Filiation, mais des «filiations courbes», puisque au-delà de l'hérédité, de la transmission des biens et des valeurs morales, des récurrences de comportements et de situations créent des fidélités autrement plus fortes. Ou bien est-ce la loi de l'analogie, sous la forme «de contraste, d'antagonisme ou de continuité» qui préside à ces bégaiements de l'histoire familiale? Et quels secrets sont-ils à comprendre?

Chaque personnage recèle un secret, parfois lourd, qui peut le condamner à vivre une existence en deçà de ses espérances mais qu'il protège, à l'image d'une des filles qui refusera toujours de révéler l'identité du père de son enfant. Il y a ces secrets de famille que l'on se refuse à accepter, comme ces preuves d'une origine «honteuse». Ou ces non-dits qui sont la cause de la répétition des mêmes errements. Il y a encore ces secrets dont la révélation tue littéralement. Ou alors on peut comme Jozef, «ce fier paquet de certitudes», être «miné par un chagrin ou une énigme». Mais plus fondamentalement, c'est l'attrait pour les zones d'ombres et la fascination pour la Nuit qui rendent «si avides de pénétrer le dessous des choses, les ténébreux complots, les tréfonds de notre âme». Et le secret se situe aussi naturellement au cœur de la marche du temps, ne rendant alors la généalogie qu'en apparence claire et rectiligne.

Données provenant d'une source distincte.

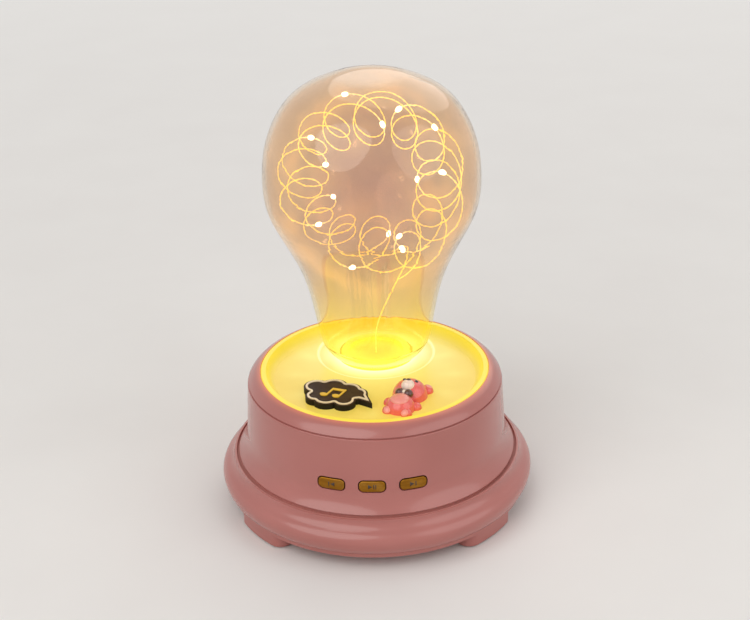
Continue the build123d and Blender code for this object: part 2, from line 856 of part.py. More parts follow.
with BuildPart() as button_board:
    with BuildSketch(Plane.XZ.offset(panel_face)):
        with Locations((0, button_z)):
            Rectangle(panel_width, panel_height)
        with Locations(*boss_points):
            Circle(small_shank + seat, mode=Mode.SUBTRACT)
    extrude(amount=-board_thickness)
button_board.part.label = "button_board"
export_step(button_board.part, "parts/button_board.step")

# Main board, with its components, the USB socket and the power switch on top of it
with BuildPart() as main_board:
    with BuildSketch(Plane.XY.offset(board_base)):
        with Locations((0, (board_rear - board_front) / 2)):
            Rectangle(2 * board_half_width, board_rear + board_front)
        Circle(board_radius, mode=Mode.INTERSECT)
        with Locations(*column_points):
            Circle(small_shank + seat, mode=Mode.SUBTRACT)
    extrude(amount=board_thickness)
main_board.part.label = "main_board"
export_step(main_board.part, "parts/main_board.step")

with BuildPart() as board_components:
    with BuildSketch(Plane.XY.offset(board_top)):
        with Locations(chip_place):
            Rectangle(chip_length, chip_width)
    extrude(amount=chip_height)
    with BuildSketch(Plane.XY.offset(board_top)):
        with Locations(*driver_chip_places):
            Rectangle(driver_chip_length, driver_chip_width)
    extrude(amount=driver_chip_height)
    with BuildSketch(Plane.XY.offset(board_top)):
        with Locations(*capacitor_places):
            Circle(capacitor_radius)
    extrude(amount=capacitor_height)
board_components.part.label = "board_components"
export_step(board_components.part, "parts/board_components.step")

with BuildPart() as usb_socket:
    with BuildSketch(Plane.XZ.offset(-usb_end)):
        with Locations((usb_x, usb_z)):
            RectangleRounded(usb_width, usb_height, usb_wall)
            RectangleRounded(
                usb_width - 2 * usb_wall, usb_height - 2 * usb_wall, usb_wall / 2, mode=Mode.SUBTRACT
            )
    extrude(amount=usb_depth)
    with BuildSketch(Plane.XZ.offset(usb_depth - usb_end)):
        with Locations((usb_x, usb_z)):
            Rectangle(usb_width - usb_wall, usb_height - usb_wall)
    extrude(amount=-usb_wall)
    with BuildSketch(Plane.XZ.offset(usb_depth - usb_end)):
        with Locations((usb_x, usb_z)):
            Rectangle(usb_width - 6 * usb_wall, usb_tongue)
    extrude(amount=1 - usb_depth)
usb_socket.part.label = "usb_socket"
export_step(usb_socket.part, "parts/usb_socket.step")

with BuildPart() as power_switch:
    with BuildSketch(Plane.XZ.offset(-power_face)):
        with Locations((power_x + knob_travel / 2, power_z)):
            Rectangle(power_width, power_height)
    extrude(amount=power_depth)
    with BuildSketch(Plane.XZ.offset(-power_face)):
        with Locations((power_x + knob_travel / 2, power_z)):
            Rectangle(knob_width + knob_travel + 2 * loose, knob_height + 2 * loose)
    extrude(amount=knob_root + loose, mode=Mode.SUBTRACT)
power_switch.part.label = "power_switch"
export_step(power_switch.part, "parts/power_switch.step")

with BuildPart() as power_knob:
    with BuildSketch(Plane.XZ.offset(knob_root - power_face)):
        with Locations((power_x, power_z)):
            Rectangle(knob_width, knob_height)
    extrude(amount=power_face - knob_root - knob_end)
    chamfer(power_knob.faces().sort_by(Axis.Y)[-1].edges(), length=button_fillet)
power_knob.part.label = "power_knob"
export_step(power_knob.part, "parts/power_knob.step")

# Battery cell, lying beside the speaker
with BuildPart() as battery_cell:
    with BuildSketch(Plane.XZ.offset(cell_length / 2)):
        with Locations((cell_x, cell_z)):
            Circle(cell_radius)
    extrude(amount=cell_cap - cell_length)
    with BuildSketch(Plane.XZ.offset(cell_cap - cell_length / 2)):
        with Locations((cell_x, cell_z)):
            Circle(cell_cap_radius)
    extrude(amount=-cell_cap)
battery_cell.part.label = "battery_cell"
export_step(battery_cell.part, "parts/battery_cell.step")

# Speaker frame: the flange on the cover and the basket, with two slots each way through it
with BuildPart() as speaker_frame:
    with BuildSketch(Plane.XZ):
        with BuildLine():
            Polyline(
                (driver_window, crease),
                (driver_radius, crease),
                (driver_radius, crease + driver_flange),
                (basket_radius, crease + driver_flange),
                (basket_radius, crease + driver_flange + basket_straight),
                (basket_top, magnet_base),
                (pole_gap + snug, magnet_base),
                (pole_gap + snug, magnet_base - basket_wall),
                (basket_top - basket_wall, magnet_base - basket_wall),
                (basket_radius - basket_wall, crease + driver_flange + basket_straight),
                (basket_radius - basket_wall, crease + driver_flange),
                (driver_window, crease + driver_flange),
                close=True,
            )
        make_face()
    revolve(axis=Axis.Z)
    for plane in (Plane.XZ, Plane.YZ):
        with BuildSketch(plane):
            with Locations((0, magnet_base - basket_wall - basket_slot_height / 2 - 1)):
                Rectangle(basket_slot_width, basket_slot_height)
        extrude(amount=driver_radius, both=True, mode=Mode.SUBTRACT)
speaker_frame.part.label = "speaker_frame"
export_step(speaker_frame.part, "parts/speaker_frame.step")

with BuildPart() as speaker_magnet:
    with BuildSketch(Plane.XY.offset(magnet_base)):
        Circle(magnet_radius)
    extrude(amount=magnet_height)
    with BuildSketch(Plane.XY.offset(magnet_base)):
        Circle(pole_gap)
        Circle(pole_radius, mode=Mode.SUBTRACT)
    extrude(amount=pole_depth, mode=Mode.SUBTRACT)
speaker_magnet.part.label = "speaker_magnet"
export_step(speaker_magnet.part, "parts/speaker_magnet.step")

# Cone, dust cap, voice coil and surround, which move together
with BuildPart() as speaker_cone:
    with BuildSketch(Plane.XZ):
        with BuildLine():
            Polyline(
                (cone_radius, cone_base),
                (cone_radius, cone_base + cone_wall),
                (coil_radius + coil_wall, cone_top + cone_wall),
                (coil_radius + coil_wall, cone_top),
                close=True,
            )
        make_face()
    revolve(axis=Axis.Z)
speaker_cone.part.label = "speaker_cone"
export_step(speaker_cone.part, "parts/speaker_cone.step")

cap_slope = cone_depth / (cone_radius - coil_radius - coil_wall)
cap_rim = cone_top - (cap_radius - coil_radius - coil_wall) * cap_slope
cap_inner_rim = (cap_radius - cap_wall, cap_rim + cap_wall * cap_slope)
with BuildPart() as dust_cap:
    with BuildSketch(Plane.XZ):
        with BuildLine():
            TangentArc((0, cap_rim - cap_drop), (cap_radius, cap_rim), tangent=(1, 0))
            Line((cap_radius, cap_rim), cap_inner_rim)
            TangentArc((0, cap_rim - cap_drop + cap_wall), cap_inner_rim, tangent=(1, 0))
            Line((0, cap_rim - cap_drop + cap_wall), (0, cap_rim - cap_drop))
        make_face()
    revolve(axis=Axis.Z)
dust_cap.part.label = "dust_cap"
export_step(dust_cap.part, "parts/dust_cap.step")

with BuildPart() as voice_coil:
    with BuildSketch(Plane.XY.offset(cone_top)):
        Circle(coil_radius + coil_wall)
        Circle(coil_radius, mode=Mode.SUBTRACT)
    extrude(amount=coil_length)
voice_coil.part.label = "voice_coil"
export_step(voice_coil.part, "parts/voice_coil.step")

with BuildPart() as cone_surround:
    with BuildSketch(Plane.XZ):
        with Locations((cone_radius + surround_width / 2, cone_base)):
            Circle(surround_width / 2)
            Rectangle(surround_width, cone_wall, align=(Align.CENTER, Align.MIN))
            Circle(surround_width / 2 - surround_wall, mode=Mode.SUBTRACT)
            Rectangle(
                surround_width - 2 * surround_wall,
                surround_width,
                align=(Align.CENTER, Align.MIN),
                mode=Mode.SUBTRACT,
            )
        with Locations((cone_radius + surround_width / 2, cone_base + cone_wall)):
            Rectangle(
                surround_width, surround_width, align=(Align.CENTER, Align.MIN), mode=Mode.SUBTRACT
            )
    revolve(axis=Axis.Z)
cone_surround.part.label = "cone_surround"
export_step(cone_surround.part, "parts/cone_surround.step")

# Light board under the tray, and its lamps
with BuildPart() as led_board:
    with BuildSketch(Plane.XY.offset(shelf_top)):
        Circle(led_board_radius)
        with Locations((0, bulb_back)):
            Circle(led_board_hole, mode=Mode.SUBTRACT)
        with Locations(*led_screw_points):
            Circle(small_shank + seat, mode=Mode.SUBTRACT)
    extrude(amount=board_thickness)
led_board.part.label = "led_board"
export_step(led_board.part, "parts/led_board.step")

with BuildPart() as led_lamps:
    with BuildSketch(Plane.XY.offset(shelf_top + board_thickness)):
        with Locations(*[polar(led_place, angle) for angle in range(150, 391, 30)]):
            Rectangle(led_size, led_size)
    extrude(amount=led_height)
led_lamps.part.label = "led_lamps"
export_step(led_lamps.part, "parts/led_lamps.step")

# Screws
case_screws = screw_set(
    Plane.XY.offset(cover_base + case_recess), post_points,
    case_head, case_head_height, case_shank, case_screw, way=-1,
)
case_screws.part.label = "case_screws"
export_step(case_screws.part, "parts/case_screws.step")

speaker_screws = screw_set(
    Plane.XY.offset(crease + driver_flange), clamp_points,
    clamp_head, clamp_head_height, small_shank, clamp_screw,
)
speaker_screws.part.label = "speaker_screws"
export_step(speaker_screws.part, "parts/speaker_screws.step")

main_board_screws = screw_set(
    Plane.XY.offset(board_base), column_points,
    small_head, small_head_height, small_shank, board_screw, way=-1,
)
main_board_screws.part.label = "main_board_screws"
export_step(main_board_screws.part, "parts/main_board_screws.step")

button_board_screws = screw_set(
    Plane.XZ.offset(panel_face - board_thickness), boss_points,
    small_head, small_head_height, small_shank, panel_screw, way=-1,
)
button_board_screws.part.label = "button_board_screws"
export_step(button_board_screws.part, "parts/button_board_screws.step")

bezel_screws = screw_set(
    Plane.XY.offset(shelf_base), bezel_points,
    small_head, small_head_height, small_shank, shelf_screw - seat, way=-1,
)
bezel_screws.part.label = "bezel_screws"
export_step(bezel_screws.part, "parts/bezel_screws.step")

light_board_screws = screw_set(
    Plane.XY.offset(shelf_top + board_thickness), led_screw_points,
    small_head, small_head_height, small_shank, led_screw,
)
light_board_screws.part.label = "light_board_screws"
export_step(light_board_screws.part, "parts/light_board_screws.step")

# Cloud plaque: the dark cloud, its raised outline and a pair of notes
plaque_plane = Plane(origin=(*plaque_place, tray_floor), z_dir=(0, 0, 1)).rotated((0, 0, plaque_turn))
with BuildSketch(plaque_plane) as cloud_shape:
    for x, y, radius in plaque_lobes:
        with Locations((x, y)):
            Circle(radius)
    with BuildLine():
        Polyline(*plaque_tail, close=True)
    make_face()
with BuildPart() as cloud_plaque:
    add(cloud_shape.sketch)
    extrude(amount=plaque_height)
cloud_plaque.part.label = "cloud_plaque"
export_step(cloud_plaque.part, "parts/cloud_plaque.step")

with BuildPart() as cloud_outline:
    with BuildSketch(plaque_plane.offset(plaque_height)):
        add(cloud_shape.sketch_local)
        offset(amount=-outline_inset, mode=Mode.REPLACE)
        offset(amount=-outline_width, mode=Mode.SUBTRACT)
    extrude(amount=outline_height)
cloud_outline.part.label = "cloud_outline"
export_step(cloud_outline.part, "parts/cloud_outline.step")

stem_shift = note_head[0] - note_line / 2
bar_ends = [(x + stem_shift, y + note_stem) for x, y in note_places]
with BuildPart() as cloud_notes:
    with BuildSketch(plaque_plane.offset(plaque_height)):
        for x, y in note_places:
            with Locations((x, y)):
                Ellipse(*note_head)
            with Locations((x + stem_shift, y)):
                Rectangle(note_line, note_stem, align=(Align.CENTER, Align.MIN))
        with BuildLine():
            Polyline(
                (bar_ends[0][0] - note_line / 2, bar_ends[0][1]),
                (bar_ends[1][0] + note_line / 2, bar_ends[1][1]),
                (bar_ends[1][0] + note_line / 2, bar_ends[1][1] - note_bar),
                (bar_ends[0][0] - note_line / 2, bar_ends[0][1] - note_bar),
                close=True,
            )
        make_face()
    extrude(amount=note_height)
cloud_notes.part.label = "cloud_notes"
export_step(cloud_notes.part, "parts/cloud_notes.step")



def dome(radius):
    """Half a ball, with its flat side down on the plane in use."""
    Sphere(radius, arc_size1=0, align=(Align.CENTER, Align.CENTER, Align.MIN))


# Bear charm: a plain round toy bear lying on its back, flat where it rests
bear_plane = Plane(origin=(*bear_place, tray_floor), z_dir=(0, 0, 1)).rotated((0, 0, bear_turn))
with BuildPart() as bear_charm:
    with Locations(bear_plane):
        dome(head_radius)
        with Locations((0, -belly_drop)):
            dome(belly_radius)
        for way in (-1, 1):
            with Locations((way * ear_place[0], ear_place[1])):
                dome(ear_radius)
            with Locations((way * paw_place[0], paw_place[1])):
                dome(paw_radius)
            with Locations((way * leg_place[0], leg_place[1])):
                dome(leg_radius)
bear_charm.part.label = "bear_charm"
export_step(bear_charm.part, "parts/bear_charm.step")

with BuildPart() as bear_muzzle:
    with Locations(bear_plane):
        with Locations(muzzle_place):
            Sphere(muzzle_radius)
    add(bear_charm.part, mode=Mode.SUBTRACT)
bear_muzzle.part.label = "bear_muzzle"
export_step(bear_muzzle.part, "parts/bear_muzzle.step")

with BuildPart() as bear_bow:
    with Locations(bear_plane):
        with Locations(bow_place, (-bow_place[0], *bow_place[1:])):
            Sphere(bow_radius)
    add(bear_charm.part, mode=Mode.SUBTRACT)
bear_bow.part.label = "bear_bow"
export_step(bear_bow.part, "parts/bear_bow.step")
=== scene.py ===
"""The speaker lamp's looks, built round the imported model."""

from math import cos, pi, radians, sin, sqrt

import bmesh
import bpy
from mathutils import Matrix, Vector


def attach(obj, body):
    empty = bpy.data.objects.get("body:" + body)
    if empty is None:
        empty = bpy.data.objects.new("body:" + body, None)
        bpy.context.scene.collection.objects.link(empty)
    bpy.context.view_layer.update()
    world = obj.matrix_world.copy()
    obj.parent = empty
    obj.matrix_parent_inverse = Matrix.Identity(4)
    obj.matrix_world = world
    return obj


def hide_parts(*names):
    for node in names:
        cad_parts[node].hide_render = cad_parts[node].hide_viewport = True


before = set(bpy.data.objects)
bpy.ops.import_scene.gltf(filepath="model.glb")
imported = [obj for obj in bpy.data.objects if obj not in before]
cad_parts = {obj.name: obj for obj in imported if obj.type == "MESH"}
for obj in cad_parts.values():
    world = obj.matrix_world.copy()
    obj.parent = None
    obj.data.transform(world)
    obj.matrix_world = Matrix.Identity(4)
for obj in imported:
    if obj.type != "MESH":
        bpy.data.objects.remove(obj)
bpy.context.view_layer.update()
MM = 0.001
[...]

Comment Diane Meur traduit-elle ce projet esthétique? En jouant la carte de ce narrateur particulier qu'est la maison qui peut balayer le siècle, créer des télescopages d'époques et de situations à des dizaines d'années (et des centaines de pages) de distance, dessiner sous la chronologie une autre logique, qui débouche sur cette question finale, impertinente par rapport à l'enracinement et à la possession : peut-on «vivre n'importe où»? En tissant aussi le texte de motifs qui invitent le lecteur à une lecture «en écho». Mais peut-être surtout, ces procédés créent une narration en énigmes, faite de phrases ou d'allusions qui ne trouvent que progressivement leurs sens. Et en cela le style recherché de Diane Meur sert bien son projet. Les phrases et formules, ciselées, sont faussement univoques, à l'image de la correspondance, tout en double sens, entre deux protagonistes, porteurs d'un lourd secret. Et, par moments, un ton finement humoristique ajoute une touche de légèreté distanciée.